Rows from a dataset
● ● ● ● ● ● ●
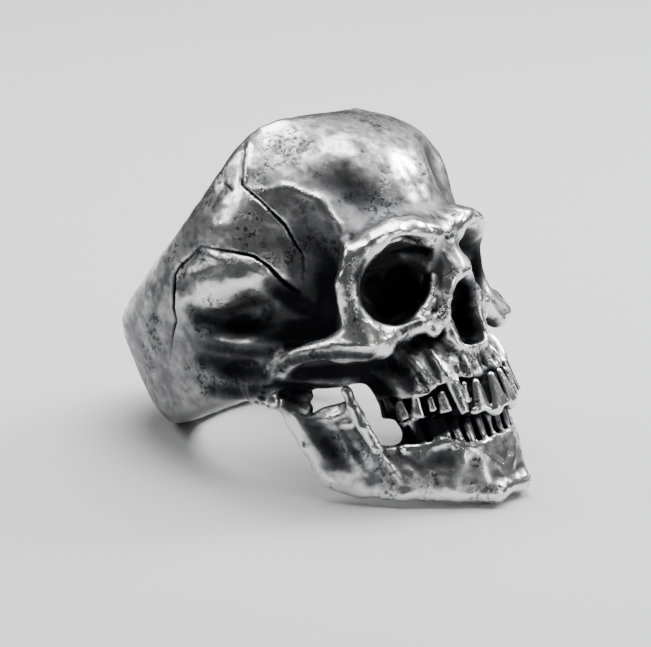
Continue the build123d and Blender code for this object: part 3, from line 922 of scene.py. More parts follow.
@dataclass
class Relief:
    """What is carved and joined on over the plain skull, on both sides unless it says otherwise.

    Attributes:
        temple: strokes of the temple, with its cracks, given in the photograph's view.
        brow: strokes of the forehead and the brow.
        face: strokes round the nose and of the cheek.
        jaws: strokes of both jaws and the roots of the teeth.
        bones: ends, ring mm, and radii of thin bones: the jaw's hinge, its plate's edges and forward
            point, the web under the cheek arch, the rim under the eye and the nose's walls.
        melt: how far a bone flows into the skull, mm.
        nostril: ends, ring mm, and radii of the lengths that open the nose.
        nostril_depth: how many times deeper than wide they are.
        nostril_lip: how softly the opening's edge turns, mm.
        pushes: shoves of one side or the other, as in hand work.
    """

    temple: tuple[Stroke, ...] = (
        Stroke(((205, 276, 1.0), (240, 274, 1.0)), 1.5, 0.22, reach=2.0),
        Stroke(((188, 272, 0.8), (205, 256, 1.0), (240, 261, 1.0), (262, 276, 0.8)), 0.45, 0.16),
        Stroke(((188, 311, 0.7), (222, 320, 1.0), (262, 320, 1.0), (300, 318, 0.8)), 1.0, -0.4, reach=2.0),
        Stroke(((208, 364, 0.8), (229, 366, 1.0), (256, 364, 0.9)), 0.8, -0.4, reach=2.0),
        Stroke(((204, 340, 0.8), (246, 346, 1.0), (262, 350, 0.7)), 0.5, 0.12),
        Stroke(((250, 190, 0.5), (290, 187, 0.8), (320, 200, 1.0), (340, 225, 1.0), (347, 250, 1.0),
                (345, 270, 1.0), (334, 290, 0.8)), 0.45, 0.2),
        Stroke(((300, 215, 0.6), (318, 240, 1.0), (324, 270, 1.0), (322, 300, 1.0), (318, 325, 0.8)),
               1.3, -0.4, reach=2.0),
        Stroke(((201, 246, 0.6), (220, 250, 0.7), (240, 253, 0.8), (254, 256, 0.9), (269, 266, 1.1),
                (283, 281, 1.3), (296, 291, 1.9)), 0.15, -0.5, Cut.VEE),
        Stroke(((201, 246, 0.6), (193, 254, 0.8), (180, 266, 1.0), (175, 274, 1.1), (174, 294, 1.6),
                (173, 307, 1.2), (176, 321, 0.8), (173, 333, 0.7), (170, 359, 0.4)), 0.15, -0.45, Cut.VEE),
        Stroke(((247, 145, 0.7), (244, 165, 0.8), (242, 185, 1.1), (260, 200, 0.9), (285, 225, 0.9),
                (297, 246, 0.9), (304, 256, 0.8), (305, 267, 0.7), (304, 280, 0.5)), 0.13, -0.42, Cut.VEE),
        Stroke(((224, 183, 0.8), (233, 191, 0.8)), 0.12, -0.35, Cut.VEE),
        Stroke(((251, 147, 0.8), (248, 168, 1.0), (246, 182, 0.8)), 0.28, 0.16),
        Stroke(((179, 321, 0.6), (197, 349, 1.0), (211, 373, 1.0), (217, 397, 0.8)), 0.35, -0.12),
    )
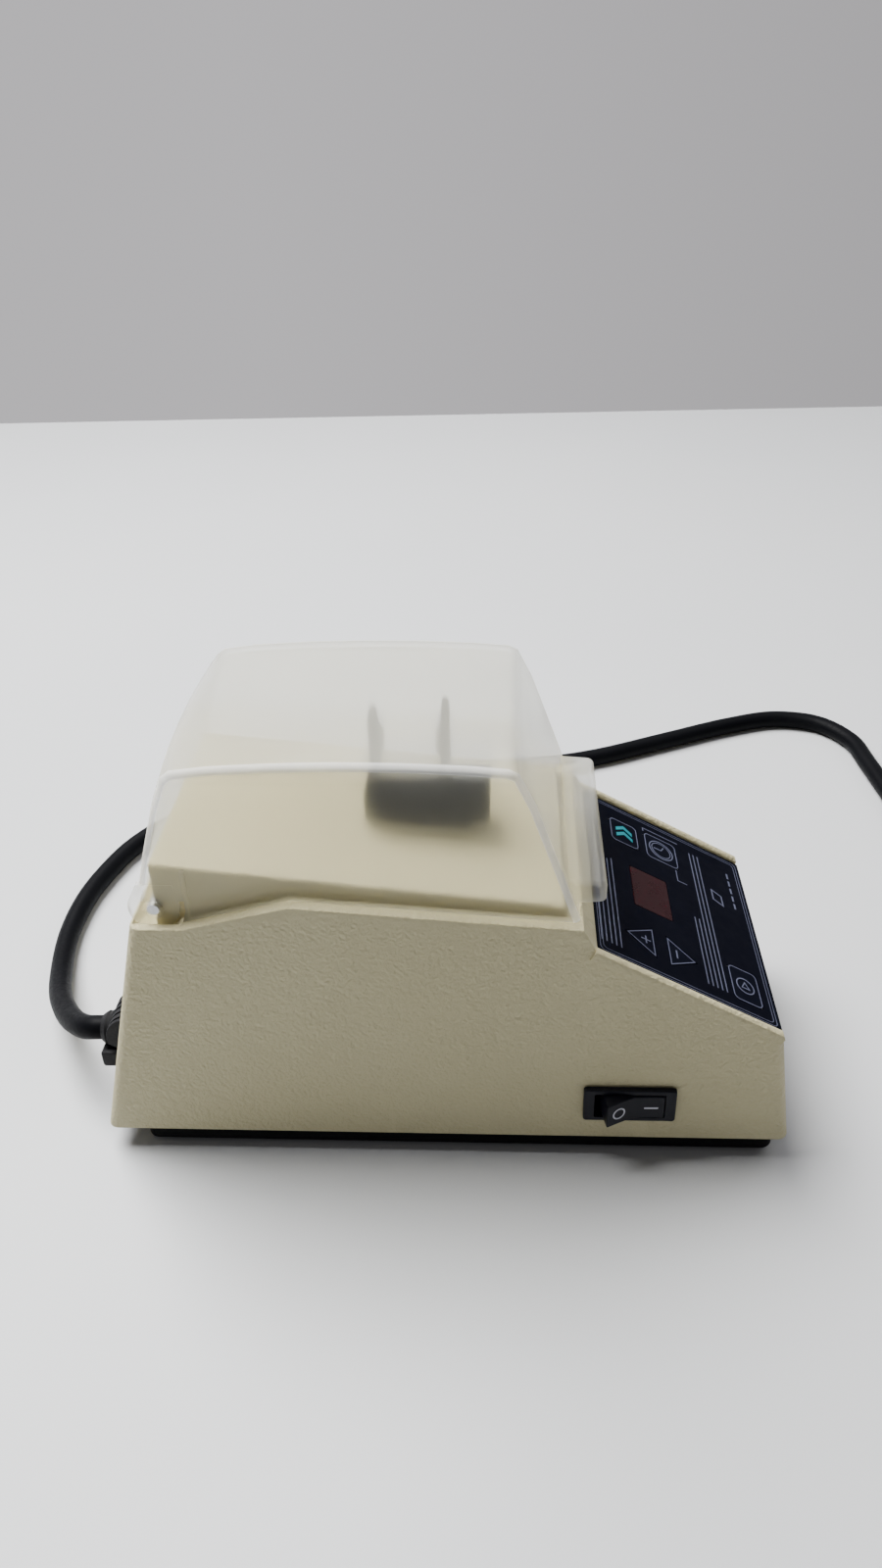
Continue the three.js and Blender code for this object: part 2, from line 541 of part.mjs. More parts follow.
for (const [name, x] of [['motor_pad_left', -20], ['motor_pad_right', 20]]) {
  piece(name, block(x - 4, x + 4, 24, 54, FOOT_Z, 12), FINISH.rubber);
}
piece('motor_shaft', rodY(MOTOR.shaft, hubY - 17, MOTOR.front + 19.7, 0, hubZ, 20), FINISH.steel);

const shaftBore = () => solid(rodY(MOTOR.shaft + GAP, hubY - 30, hubY + 30, 0, hubZ, 20));
const tiltedHub = new THREE.CylinderGeometry(6.4, 6.4, 10, 32).rotateX(rad(3)).translate(0, hubY, hubZ);
piece('slanted_hub', geometryOf(solid(tiltedHub).subtract(shaftBore())), FINISH.steel);

const weightProfile = new THREE.Shape();
weightProfile.absarc(0, 0, 11.5, Math.PI, 2 * Math.PI, false);
weightProfile.lineTo(5, 4);
weightProfile.absarc(0, 4, 5, 0, Math.PI, false);
const weight = extruded(weightProfile, 6, 16).applyMatrix4(ALONG).translate(0, hubY - 7, hubZ);
piece('counterweight', geometryOf(solid(weight).subtract(shaftBore())), FINISH.brass);

// a coil spring under the arm's tail steadies the arm
function steadySpring() {
  const [turns, radius, z0, z1, wire] = [6, 4.2, FOOT_Z + 0.8, hubZ - 18.4, 0.6];
  const points = [];
  for (let i = 0; i <= turns * 10; i += 1) {
    const angle = i / 10 * 2 * Math.PI;
    points.push([radius * Math.cos(angle), hubY + radius * Math.sin(angle), z0 + (z1 - z0) * i / (turns * 10)]);
  }
  return tube(points, wire, 6, turns * 12);
}

piece('steady_spring', steadySpring(), FINISH.steel);

// mains transformer ahead of the drive
const core = solid(block(-16, 34, -54, -26, FOOT_Z, 46)).subtract(solid(block(-7, 25, -60, -20, 16, 38)));
piece('transformer_core', geometryOf(core), FINISH.steel);
piece('transformer_winding', block(-6.7, 24.7, -58, -22, 16.3, 37.7), FINISH.copper);

// ---------------------------------------------------------------- strain relief
const [leadX, leadZ] = LEAD_AT;

function strainRelief() {
  const face = (z) => rearWallY(z) + GAP;
  const out = rearWallY(leadZ);
  const clampOutline = [
    [face(16.4), 16.4], [out + 10.2, 16.4], [out + 10.2, 22.6], [out + 6, 23.4], [out + 6, 31], [out + 7.2, 32],
    [out + 5.6, 35.6], [out + 2.4, 38], [face(38.6), 38.6],
  ];
  const clamp = solid(acrossX(clampOutline.reverse(), leadX - 8, leadX + 8));
  const sleeve = turnedY([
    [0, 95.5], [9, 95.5], [9, 99], [6.5, 99.4], [6.5, 106], [6.4, 108], [5.2, LEAD_EXIT_Y], [0, LEAD_EXIT_Y],
  ], leadX, leadZ, 28);
  return clamp.add(solid(sleeve));
}

piece('strain_relief', geometryOf(strainRelief()), FINISH.rubber);

// ---------------------------------------------------------------- mains lead
function coilPoint(angle, radius, z) {
  return [COIL.x + radius * Math.cos(angle), COIL.y + radius * Math.sin(angle), z];
}

piece('power_lead', tube(LEAD_ROUTE, LEAD_R, 10, 76), FINISH.rubber);

const ringIn = COIL.inner - LEAD_R - 0.1;
const ringOut = COIL.outer + LEAD_R + 0.1;
const ringTop = 4 * LEAD_R + 0.2;
const ringProfile = [[ringIn, 0], [ringOut, 0], [ringOut, ringTop], [ringIn, ringTop], [ringIn, 0]];
const ring = new THREE.LatheGeometry(ringProfile.map(([r, z]) => new THREE.Vector2(r, z)), 48)
  .rotateX(Math.PI / 2).translate(COIL.x, COIL.y, 0);
piece('lead_coil', ring, FINISH.rubber);

// the tie goes over the bundle and down both of its sides
function coilTie() {
  const [low, high] = [ringIn - GAP - 0.4, ringOut + GAP];
  const outline = [
    [low - 1.4, 0.2], [low, 0.2], [low, ringTop + GAP], [high, ringTop + GAP], [high, 0.2], [high + 1.4, 0.2],
    [high + 1.4, ringTop + GAP + 1.4], [low - 1.4, ringTop + GAP + 1.4],
  ];
  const strap = alongY(outline, -5, 5).rotateZ(TIE_AT);
  return strap.translate(COIL.x, COIL.y, 0);
}

piece('lead_tie', coilTie(), FINISH.black);

// ---------------------------------------------------------------- plug
const plug = new THREE.Group();
const tailStart = coilPoint(COIL_END, COIL.outer, 3 * LEAD_R);
plug.position.set(tailStart[0] + 68, tailStart[1], PLUG_AXIS_Z);
plug.rotation.z = -Math.PI / 2;
model.add(plug);

const plugBody = turnedY([
  [0, 0], [5.2, 0], [7.4, 20], [9, 24], [15.5, 32], [18, 38], [18, 58], [17, 60], [0, 60],
], 0, 0, 40);
const pinSockets = [-9.5, 9.5].map((x) => solid(rodY(2.7, 50, 64, x, 0, 20)));
piece('plug_body', geometryOf(pinSockets.reduce((left, hole) => left.subtract(hole), solid(plugBody))), FINISH.rubber, plug);
for (const [name, x] of [['plug_pin_left', -9.5], ['plug_pin_right', 9.5]]) {
  piece(name, turnedY([[0, 50.4], [2.4, 50.4], [2.4, 77], [1.6, 79], [0, 79]], x, 0, 20), FINISH.brass, plug);
}

// the tail runs from the coil's top layer up to the plug
const tailRoute = [
  [tailStart[0] + 32, tailStart[1], 14.2],
  [tailStart[0] + 46, tailStart[1], 16.8],
  [tailStart[0] + 61, tailStart[1], PLUG_AXIS_Z],
  [tailStart[0] + 67.5, tailStart[1], PLUG_AXIS_Z],
];
piece('lead_tail', tube(tailRoute, LEAD_R, 10, 6), FINISH.rubber);

model.position.x = HOUSING_X;

export default model;
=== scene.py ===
"""Looks of a bench capsule mixer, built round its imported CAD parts.

Shapes are drawn in millimetres, in the frame of the CAD, and scaled to metres as each piece is finished.
+Z is up, the key panel faces -Y, the lid hinge and the mains lead are at +Y.
"""

import logging
import math
from dataclasses import dataclass
from enum import Enum
from typing import Callable, Optional, Sequence

import bmesh
import bpy
from mathutils import Matrix, Vector


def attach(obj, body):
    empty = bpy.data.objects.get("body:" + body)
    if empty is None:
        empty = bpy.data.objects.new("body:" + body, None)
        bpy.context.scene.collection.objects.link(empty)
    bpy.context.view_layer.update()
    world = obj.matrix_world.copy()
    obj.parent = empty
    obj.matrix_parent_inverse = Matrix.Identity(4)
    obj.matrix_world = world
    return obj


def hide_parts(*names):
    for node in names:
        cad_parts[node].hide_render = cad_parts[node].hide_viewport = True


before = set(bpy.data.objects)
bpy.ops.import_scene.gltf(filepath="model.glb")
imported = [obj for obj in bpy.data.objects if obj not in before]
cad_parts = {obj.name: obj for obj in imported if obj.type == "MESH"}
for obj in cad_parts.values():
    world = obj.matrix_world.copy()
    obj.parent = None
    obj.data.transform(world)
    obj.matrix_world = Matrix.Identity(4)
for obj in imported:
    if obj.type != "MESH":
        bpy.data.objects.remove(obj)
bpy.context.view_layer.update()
LOG = logging.getLogger("capsule_mixer")
MM = 0.001
MERGE = 1e-4
HOUSING_X = 3.35
HALF_LENGTH = 110
HALF_WIDTH = 46.8
FOOT_Z = 8.0
SIDE_LEAN, FRONT_LEAN, REAR_LEAN = 1.7, 8.1, 14.2
FILM_HALF, FILM_LENGTH = 41.9, 65.4
LEAD_EXIT = (-20.0, 115.2, 27.0)
SHIFT = Vector((HOUSING_X, 0, 0))
Point2 = tuple[float, float]
Point3 = tuple[float, float, float]


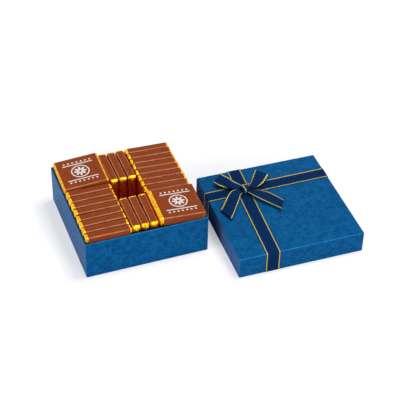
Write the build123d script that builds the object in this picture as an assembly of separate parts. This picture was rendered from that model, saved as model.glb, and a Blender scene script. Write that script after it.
● ● ● ● ● ● ●
(Stated goal)
Repeat exactly the lines above, starting with the line that contains "obj.parent = empty" and ending with the last line, both included, and nothing else.

(Solution to this problem)
    obj.parent = empty
    obj.matrix_parent_inverse = Matrix.Identity(4)
    obj.matrix_world = world
    return obj


def hide_parts(*names):
    for node in names:
        cad_parts[node].hide_render = cad_parts[node].hide_viewport = True


before = set(bpy.data.objects)
bpy.ops.import_scene.gltf(filepath="model.glb")
imported = [obj for obj in bpy.data.objects if obj not in before]
cad_parts = {obj.name: obj for obj in imported if obj.type == "MESH"}
for obj in cad_parts.values():
    world = obj.matrix_world.copy()
    obj.parent = None
    obj.data.transform(world)
    obj.matrix_world = Matrix.Identity(4)
for obj in imported:
    if obj.type != "MESH":
        bpy.data.objects.remove(obj)
bpy.context.view_layer.update()
LOG = logging.getLogger("capsule_mixer")
MM = 0.001
MERGE = 1e-4
HOUSING_X = 3.35
HALF_LENGTH = 110
HALF_WIDTH = 46.8
FOOT_Z = 8.0
SIDE_LEAN, FRONT_LEAN, REAR_LEAN = 1.7, 8.1, 14.2
FILM_HALF, FILM_LENGTH = 41.9, 65.4
LEAD_EXIT = (-20.0, 115.2, 27.0)
SHIFT = Vector((HOUSING_X, 0, 0))
Point2 = tuple[float, float]
Point3 = tuple[float, float, float]


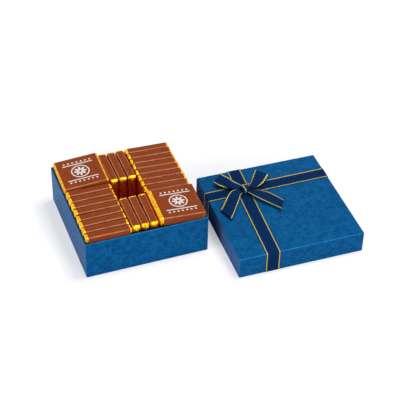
Write the build123d script that builds the object in this picture as an assembly of separate parts. This picture was rendered from that model, saved as model.glb, and a Blender scene script. Write that script after it.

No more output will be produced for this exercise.